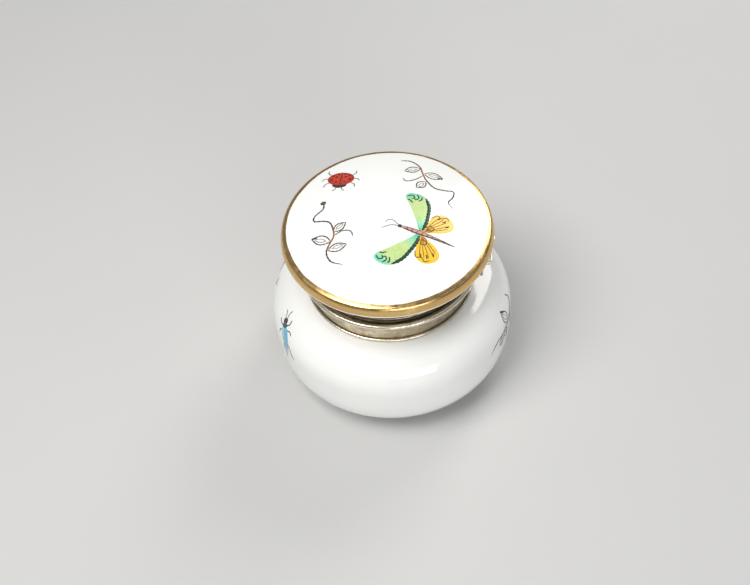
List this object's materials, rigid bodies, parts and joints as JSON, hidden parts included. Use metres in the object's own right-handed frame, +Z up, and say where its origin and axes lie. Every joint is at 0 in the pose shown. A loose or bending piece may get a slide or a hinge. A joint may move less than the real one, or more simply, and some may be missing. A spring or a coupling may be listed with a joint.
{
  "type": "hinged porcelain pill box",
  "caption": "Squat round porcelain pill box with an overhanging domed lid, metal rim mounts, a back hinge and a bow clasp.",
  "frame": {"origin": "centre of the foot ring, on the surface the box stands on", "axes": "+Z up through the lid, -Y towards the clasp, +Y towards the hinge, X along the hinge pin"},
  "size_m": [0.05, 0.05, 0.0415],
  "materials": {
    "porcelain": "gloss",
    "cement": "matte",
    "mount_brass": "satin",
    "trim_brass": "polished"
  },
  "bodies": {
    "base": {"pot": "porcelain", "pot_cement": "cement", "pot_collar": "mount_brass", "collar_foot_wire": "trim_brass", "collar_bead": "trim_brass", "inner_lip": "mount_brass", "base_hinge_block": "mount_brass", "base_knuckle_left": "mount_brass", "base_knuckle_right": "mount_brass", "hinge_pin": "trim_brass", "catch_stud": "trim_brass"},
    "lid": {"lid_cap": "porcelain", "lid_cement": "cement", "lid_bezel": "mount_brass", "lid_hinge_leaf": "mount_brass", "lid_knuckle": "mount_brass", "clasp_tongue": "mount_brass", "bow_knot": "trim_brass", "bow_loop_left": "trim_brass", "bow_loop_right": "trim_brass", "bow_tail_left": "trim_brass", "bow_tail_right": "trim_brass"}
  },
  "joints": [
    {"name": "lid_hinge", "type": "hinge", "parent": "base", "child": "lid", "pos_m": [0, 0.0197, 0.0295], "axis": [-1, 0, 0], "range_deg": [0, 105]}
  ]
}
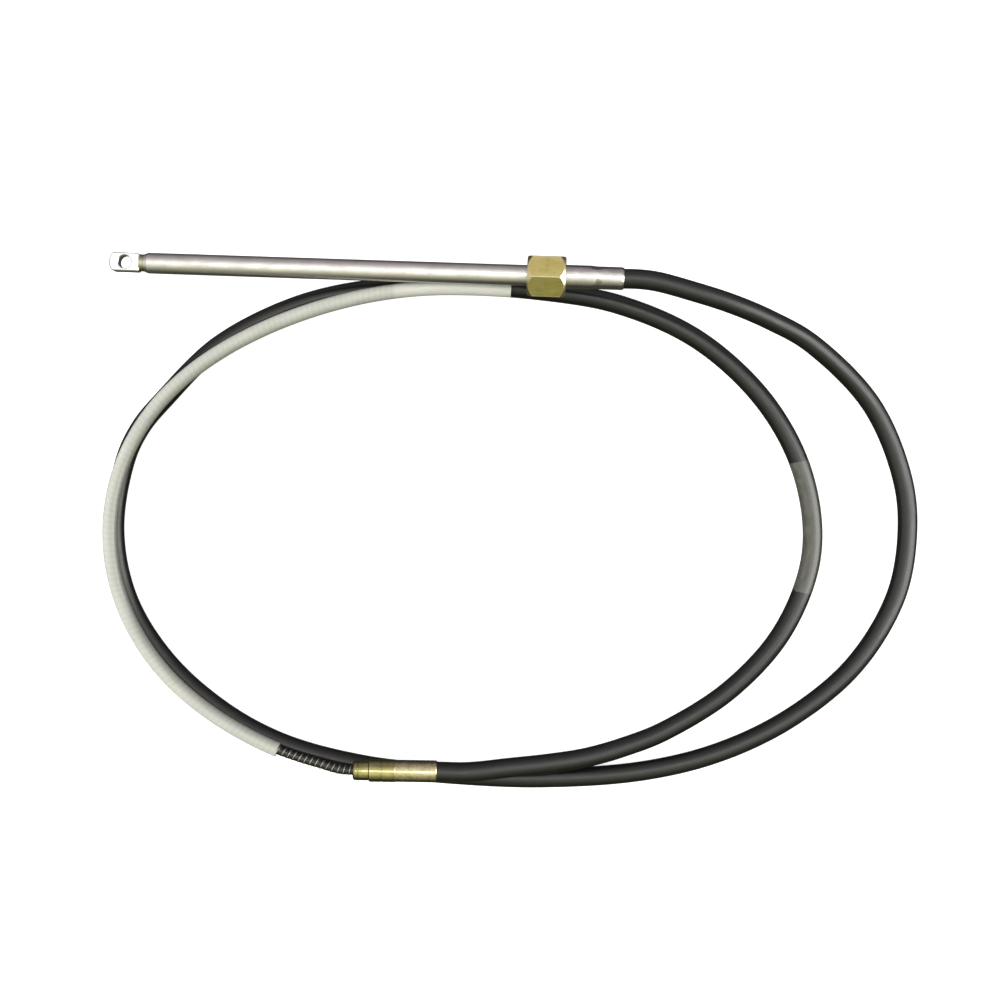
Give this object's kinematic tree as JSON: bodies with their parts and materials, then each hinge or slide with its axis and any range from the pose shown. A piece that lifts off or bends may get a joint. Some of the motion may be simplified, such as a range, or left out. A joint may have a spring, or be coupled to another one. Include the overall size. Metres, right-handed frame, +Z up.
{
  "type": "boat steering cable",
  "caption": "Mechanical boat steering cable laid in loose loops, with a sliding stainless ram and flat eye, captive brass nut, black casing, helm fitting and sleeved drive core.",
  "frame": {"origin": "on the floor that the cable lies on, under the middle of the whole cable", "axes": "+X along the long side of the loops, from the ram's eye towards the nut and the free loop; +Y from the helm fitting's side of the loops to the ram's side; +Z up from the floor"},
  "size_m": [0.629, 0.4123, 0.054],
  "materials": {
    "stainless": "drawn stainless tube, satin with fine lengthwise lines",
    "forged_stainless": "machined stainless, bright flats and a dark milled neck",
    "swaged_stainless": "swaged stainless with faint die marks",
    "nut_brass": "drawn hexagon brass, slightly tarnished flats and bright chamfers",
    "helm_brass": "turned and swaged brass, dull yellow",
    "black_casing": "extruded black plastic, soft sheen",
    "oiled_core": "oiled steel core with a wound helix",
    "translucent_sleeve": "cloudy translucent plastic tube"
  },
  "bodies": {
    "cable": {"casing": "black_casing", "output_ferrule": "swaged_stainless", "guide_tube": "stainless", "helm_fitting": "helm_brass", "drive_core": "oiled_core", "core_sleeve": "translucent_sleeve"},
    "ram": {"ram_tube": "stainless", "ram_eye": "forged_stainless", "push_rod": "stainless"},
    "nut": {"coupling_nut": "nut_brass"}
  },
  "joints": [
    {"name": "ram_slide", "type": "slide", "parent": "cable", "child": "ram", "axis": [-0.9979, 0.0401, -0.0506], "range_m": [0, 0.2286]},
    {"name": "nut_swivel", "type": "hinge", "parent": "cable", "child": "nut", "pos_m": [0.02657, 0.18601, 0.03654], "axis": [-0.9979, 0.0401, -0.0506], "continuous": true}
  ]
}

TO BE DONE:
Write the entries again, exactly as they stand.

TASK RESPONSE:
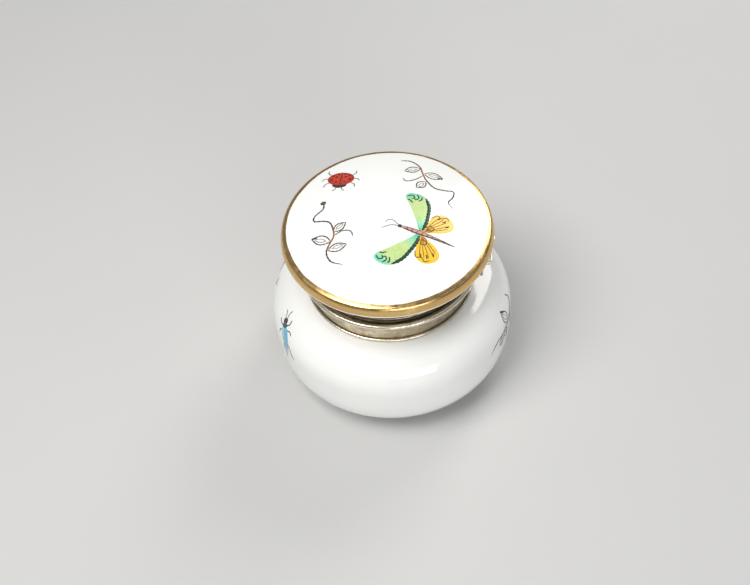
List this object's materials, rigid bodies, parts and joints as JSON, hidden parts included. Use metres in the object's own right-handed frame, +Z up, and say where its origin and axes lie. Every joint is at 0 in the pose shown. A loose or bending piece may get a slide or a hinge. A joint may move less than the real one, or more simply, and some may be missing. A spring or a coupling may be listed with a joint.
{
  "type": "hinged porcelain pill box",
  "caption": "Squat round porcelain pill box with an overhanging domed lid, metal rim mounts, a back hinge and a bow clasp.",
  "frame": {"origin": "centre of the foot ring, on the surface the box stands on", "axes": "+Z up through the lid, -Y towards the clasp, +Y towards the hinge, X along the hinge pin"},
  "size_m": [0.05, 0.05, 0.0415],
  "materials": {
    "porcelain": "gloss",
    "cement": "matte",
    "mount_brass": "satin",
    "trim_brass": "polished"
  },
  "bodies": {
    "base": {"pot": "porcelain", "pot_cement": "cement", "pot_collar": "mount_brass", "collar_foot_wire": "trim_brass", "collar_bead": "trim_brass", "inner_lip": "mount_brass", "base_hinge_block": "mount_brass", "base_knuckle_left": "mount_brass", "base_knuckle_right": "mount_brass", "hinge_pin": "trim_brass", "catch_stud": "trim_brass"},
    "lid": {"lid_cap": "porcelain", "lid_cement": "cement", "lid_bezel": "mount_brass", "lid_hinge_leaf": "mount_brass", "lid_knuckle": "mount_brass", "clasp_tongue": "mount_brass", "bow_knot": "trim_brass", "bow_loop_left": "trim_brass", "bow_loop_right": "trim_brass", "bow_tail_left": "trim_brass", "bow_tail_right": "trim_brass"}
  },
  "joints": [
    {"name": "lid_hinge", "type": "hinge", "parent": "base", "child": "lid", "pos_m": [0, 0.0197, 0.0295], "axis": [-1, 0, 0], "range_deg": [0, 105]}
  ]
}
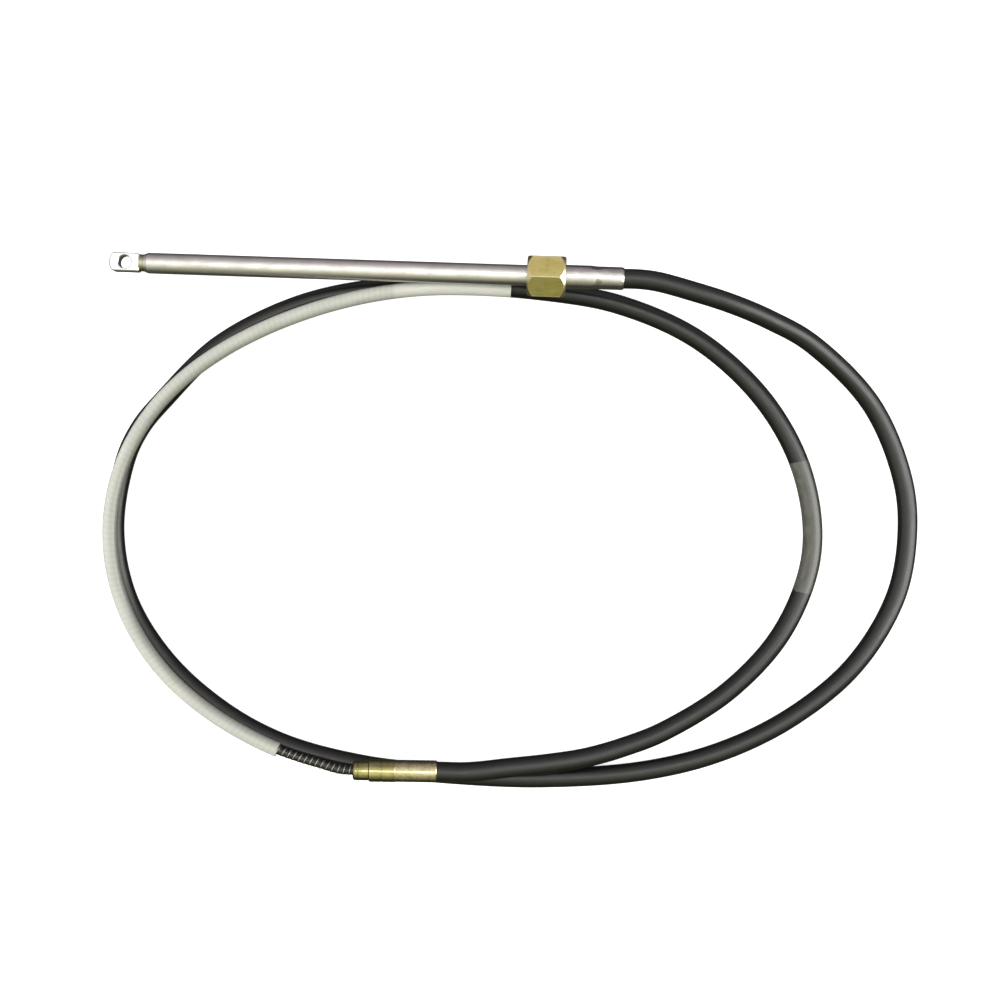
Give this object's kinematic tree as JSON: bodies with their parts and materials, then each hinge or slide with its axis and any range from the pose shown. A piece that lifts off or bends may get a joint. Some of the motion may be simplified, such as a range, or left out. A joint may have a spring, or be coupled to another one. Include the overall size. Metres, right-handed frame, +Z up.
{
  "type": "boat steering cable",
  "caption": "Mechanical boat steering cable laid in loose loops, with a sliding stainless ram and flat eye, captive brass nut, black casing, helm fitting and sleeved drive core.",
  "frame": {"origin": "on the floor that the cable lies on, under the middle of the whole cable", "axes": "+X along the long side of the loops, from the ram's eye towards the nut and the free loop; +Y from the helm fitting's side of the loops to the ram's side; +Z up from the floor"},
  "size_m": [0.629, 0.4123, 0.054],
  "materials": {
    "stainless": "drawn stainless tube, satin with fine lengthwise lines",
    "forged_stainless": "machined stainless, bright flats and a dark milled neck",
    "swaged_stainless": "swaged stainless with faint die marks",
    "nut_brass": "drawn hexagon brass, slightly tarnished flats and bright chamfers",
    "helm_brass": "turned and swaged brass, dull yellow",
    "black_casing": "extruded black plastic, soft sheen",
    "oiled_core": "oiled steel core with a wound helix",
    "translucent_sleeve": "cloudy translucent plastic tube"
  },
  "bodies": {
    "cable": {"casing": "black_casing", "output_ferrule": "swaged_stainless", "guide_tube": "stainless", "helm_fitting": "helm_brass", "drive_core": "oiled_core", "core_sleeve": "translucent_sleeve"},
    "ram": {"ram_tube": "stainless", "ram_eye": "forged_stainless", "push_rod": "stainless"},
    "nut": {"coupling_nut": "nut_brass"}
  },
  "joints": [
    {"name": "ram_slide", "type": "slide", "parent": "cable", "child": "ram", "axis": [-0.9979, 0.0401, -0.0506], "range_m": [0, 0.2286]},
    {"name": "nut_swivel", "type": "hinge", "parent": "cable", "child": "nut", "pos_m": [0.02657, 0.18601, 0.03654], "axis": [-0.9979, 0.0401, -0.0506], "continuous": true}
  ]
}